The drop will be due to lower expected activity from the tourism and the Canal, while non-oil manufacturing and services will continue to support the GDP growth.
Furthermore, the country’s economy remains resilient to shocks, according to the report which includes data until 17 April 2026, due to exchange rate flexibility, and the CBE’s Monetary Policy Committee (MPC) deciding to keep its key policy rates unchanged, tightening monetary policies in its last meeting. The MPC’s next meeting falls on 21 May.
The war has caused global growth to slow down as regional volatility is causing inflationary and currency pressures, high commodity prices, inconsistent trade policy implementation, disrupted energy supply chains and caution when central banks approach monetary policies.
While the shock from the Russia-Ukraine war was driven by supply disruptions affecting gas and food markets, the current shock is driven by disturbances and closure of the Strait of Hormuz, affecting oil, gas and shipping prices, according to the report.
Inflation pressures rise
The report data indicated that Egypt's annual headline inflation in Q1 2026 reached 13.5 percent, recording pressure from the non-food sector, up from 12.3 percent in Q4 2025, according to the report. Moreover, the report showed that the country's annual core inflation also rose to 12.6 percent in Q1 2026 from 12.1 percent in Q4 2025.
Globally, the report highlighted that the slowdown of global trade activity will lower external demand, affecting exports, energy and food prices, tourism and remittances inflows, hindering Egypt’s economic growth.
The conflict’s spillover over commodity prices and transportation costs is expected to increase pressure on inflation across advanced and developing economies if the dispute persists over the medium-term.
Annual headline inflation is projected to increase in the second quarter of 2026 and to remain high throughout the year, before easing in Q1 2027. It’s expected to average between 16.0 and 17.0 percent in 2026 and between 12.0 and 13.0 percent in 2027, this is comparing to 14.1 percent in 2025.
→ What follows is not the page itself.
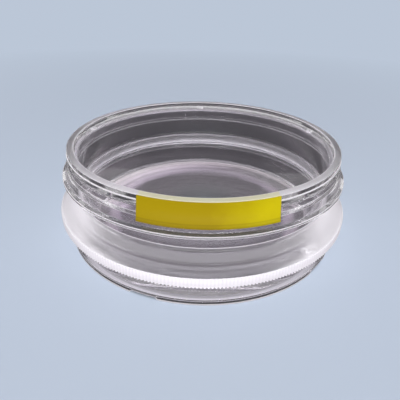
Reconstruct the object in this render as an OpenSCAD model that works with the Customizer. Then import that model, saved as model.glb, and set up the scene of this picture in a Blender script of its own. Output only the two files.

The projections show that numbers will exceed the CBE’s target of inflation to reach 7 percent (±2 p.p.) on average in the fourth quarter of 2026, before returning to single digits in the second half of 2027.
Egypt’s external position
The balance of payments recorded a marginal deficit of $0.5 billion in Q4 2025. While the current account deficit widened by 23 percent, compared to Q4 2024, reaching $6.2 billion, taking up 1.5 percent of GDP. This was on the back of a larger trade deficit, a decrease in net investment income balance, offset by higher remittances and net service receipts from the Suez Canal and tourism.
Furthermore, the capital and financial account recorded a net inflow of $6.8 billion in Q4 2025, making it the highest level since the second quarter of 2024. This was supported by FDI and portfolio inflows, alongside commercial banks aquiring $2.4 billion in net foreign assets and an exchange rate appreciation seen in Q4 2025.
Net international reserves (NIR) reached $51.5 billion at end of December 2025, up from $49.5 billion at end of September 2025. NIRs reached $52.8 billion by March 2026 as authorities seek to stabilize the economy, maintain high levels of foreign currency reserves to meet external obligations, support the currency and manage financial volatility amid regional tensions.
Monetary sector, liquidity
M2 broad money’s growth slowed down for the fourth consecutive quarter, to average 18.5 percent in the first quarter of 2026, this is the lowest rate since Q4 2021 and less than the average of 21.5 percent in the last quarter of 2025.
Meanwhile, net foreign assets (NFAs) dropped in the first quarter of 2026 to reach $21.4 billion in March 2026, compared to $25.5 billion in December 2025. This was driven by commercial banks’ NFAs falling from $12.2 billion in Q4 2025 to $5.8 bilion by March 2026, due to foreign currency outflows in mid-February since the start of the conflict.
Loans taken out in Egyptian pound by the private sector also slowed down in pace to 7.7 precent in Q1 2026, compared to 18.8 percent the quarter before.
Excess liquidity fell to reach EGP 134.7 billion in Q1 2026, or 11.7 percent of the reserve requirement, its lowest level since Q4 2015. This is down from EGP 828.5 bilion, which was 90 percent of the reserve requirement in Q1 2025, mainly due to the net issuance of government securities.